◆ Goal of the exercise ◆
Can you output the records below exactly as they are written?

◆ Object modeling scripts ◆
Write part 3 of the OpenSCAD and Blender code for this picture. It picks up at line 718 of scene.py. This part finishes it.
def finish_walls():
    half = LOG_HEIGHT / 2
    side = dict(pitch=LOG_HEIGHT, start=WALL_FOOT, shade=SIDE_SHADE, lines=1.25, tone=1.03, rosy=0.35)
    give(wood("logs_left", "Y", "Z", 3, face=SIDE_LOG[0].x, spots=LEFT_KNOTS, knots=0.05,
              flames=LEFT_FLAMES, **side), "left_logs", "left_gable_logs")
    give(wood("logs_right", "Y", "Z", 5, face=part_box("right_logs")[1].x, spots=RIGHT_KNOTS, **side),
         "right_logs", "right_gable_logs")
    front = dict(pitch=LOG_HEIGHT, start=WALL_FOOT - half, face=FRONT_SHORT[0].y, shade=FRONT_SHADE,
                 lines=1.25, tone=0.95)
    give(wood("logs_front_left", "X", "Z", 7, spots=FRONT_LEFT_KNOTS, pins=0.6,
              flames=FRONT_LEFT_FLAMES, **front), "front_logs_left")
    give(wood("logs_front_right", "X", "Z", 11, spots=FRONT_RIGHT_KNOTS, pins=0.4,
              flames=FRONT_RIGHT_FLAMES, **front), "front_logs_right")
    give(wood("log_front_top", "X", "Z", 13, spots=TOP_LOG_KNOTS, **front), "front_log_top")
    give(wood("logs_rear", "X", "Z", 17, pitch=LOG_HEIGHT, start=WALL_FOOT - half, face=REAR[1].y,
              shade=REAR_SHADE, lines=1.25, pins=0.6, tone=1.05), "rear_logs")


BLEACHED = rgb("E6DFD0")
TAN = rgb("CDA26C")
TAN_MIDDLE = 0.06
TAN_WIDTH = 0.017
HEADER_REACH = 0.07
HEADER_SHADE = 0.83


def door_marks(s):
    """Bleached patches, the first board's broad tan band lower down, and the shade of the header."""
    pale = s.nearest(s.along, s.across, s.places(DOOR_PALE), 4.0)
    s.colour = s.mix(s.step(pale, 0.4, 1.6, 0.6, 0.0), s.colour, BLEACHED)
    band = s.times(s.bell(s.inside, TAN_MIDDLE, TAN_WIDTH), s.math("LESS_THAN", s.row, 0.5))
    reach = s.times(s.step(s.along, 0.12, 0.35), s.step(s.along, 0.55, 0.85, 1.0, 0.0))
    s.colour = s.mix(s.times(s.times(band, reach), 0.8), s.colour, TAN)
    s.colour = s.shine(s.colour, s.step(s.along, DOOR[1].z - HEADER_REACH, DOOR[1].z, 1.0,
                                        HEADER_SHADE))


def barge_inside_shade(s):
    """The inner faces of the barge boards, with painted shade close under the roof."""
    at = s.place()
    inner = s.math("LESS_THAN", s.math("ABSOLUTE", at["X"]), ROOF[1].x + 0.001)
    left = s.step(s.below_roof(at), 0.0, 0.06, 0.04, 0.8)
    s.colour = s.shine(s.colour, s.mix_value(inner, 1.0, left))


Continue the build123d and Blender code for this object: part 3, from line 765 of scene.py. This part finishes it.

◆ Answer to this exercise ◆
Write part 3 of the OpenSCAD and Blender code for this picture. It picks up at line 718 of scene.py. This part finishes it.
def finish_walls():
    half = LOG_HEIGHT / 2
    side = dict(pitch=LOG_HEIGHT, start=WALL_FOOT, shade=SIDE_SHADE, lines=1.25, tone=1.03, rosy=0.35)
    give(wood("logs_left", "Y", "Z", 3, face=SIDE_LOG[0].x, spots=LEFT_KNOTS, knots=0.05,
              flames=LEFT_FLAMES, **side), "left_logs", "left_gable_logs")
    give(wood("logs_right", "Y", "Z", 5, face=part_box("right_logs")[1].x, spots=RIGHT_KNOTS, **side),
         "right_logs", "right_gable_logs")
    front = dict(pitch=LOG_HEIGHT, start=WALL_FOOT - half, face=FRONT_SHORT[0].y, shade=FRONT_SHADE,
                 lines=1.25, tone=0.95)
    give(wood("logs_front_left", "X", "Z", 7, spots=FRONT_LEFT_KNOTS, pins=0.6,
              flames=FRONT_LEFT_FLAMES, **front), "front_logs_left")
    give(wood("logs_front_right", "X", "Z", 11, spots=FRONT_RIGHT_KNOTS, pins=0.4,
              flames=FRONT_RIGHT_FLAMES, **front), "front_logs_right")
    give(wood("log_front_top", "X", "Z", 13, spots=TOP_LOG_KNOTS, **front), "front_log_top")
    give(wood("logs_rear", "X", "Z", 17, pitch=LOG_HEIGHT, start=WALL_FOOT - half, face=REAR[1].y,
              shade=REAR_SHADE, lines=1.25, pins=0.6, tone=1.05), "rear_logs")


BLEACHED = rgb("E6DFD0")
TAN = rgb("CDA26C")
TAN_MIDDLE = 0.06
TAN_WIDTH = 0.017
HEADER_REACH = 0.07
HEADER_SHADE = 0.83


def door_marks(s):
    """Bleached patches, the first board's broad tan band lower down, and the shade of the header."""
    pale = s.nearest(s.along, s.across, s.places(DOOR_PALE), 4.0)
    s.colour = s.mix(s.step(pale, 0.4, 1.6, 0.6, 0.0), s.colour, BLEACHED)
    band = s.times(s.bell(s.inside, TAN_MIDDLE, TAN_WIDTH), s.math("LESS_THAN", s.row, 0.5))
    reach = s.times(s.step(s.along, 0.12, 0.35), s.step(s.along, 0.55, 0.85, 1.0, 0.0))
    s.colour = s.mix(s.times(s.times(band, reach), 0.8), s.colour, TAN)
    s.colour = s.shine(s.colour, s.step(s.along, DOOR[1].z - HEADER_REACH, DOOR[1].z, 1.0,
                                        HEADER_SHADE))


def barge_inside_shade(s):
    """The inner faces of the barge boards, with painted shade close under the roof."""
    at = s.place()
    inner = s.math("LESS_THAN", s.math("ABSOLUTE", at["X"]), ROOF[1].x + 0.001)
    left = s.step(s.below_roof(at), 0.0, 0.06, 0.04, 0.8)
    s.colour = s.shine(s.colour, s.mix_value(inner, 1.0, left))


Continue the build123d and Blender code for this object: part 3, from line 765 of scene.py. This part finishes it.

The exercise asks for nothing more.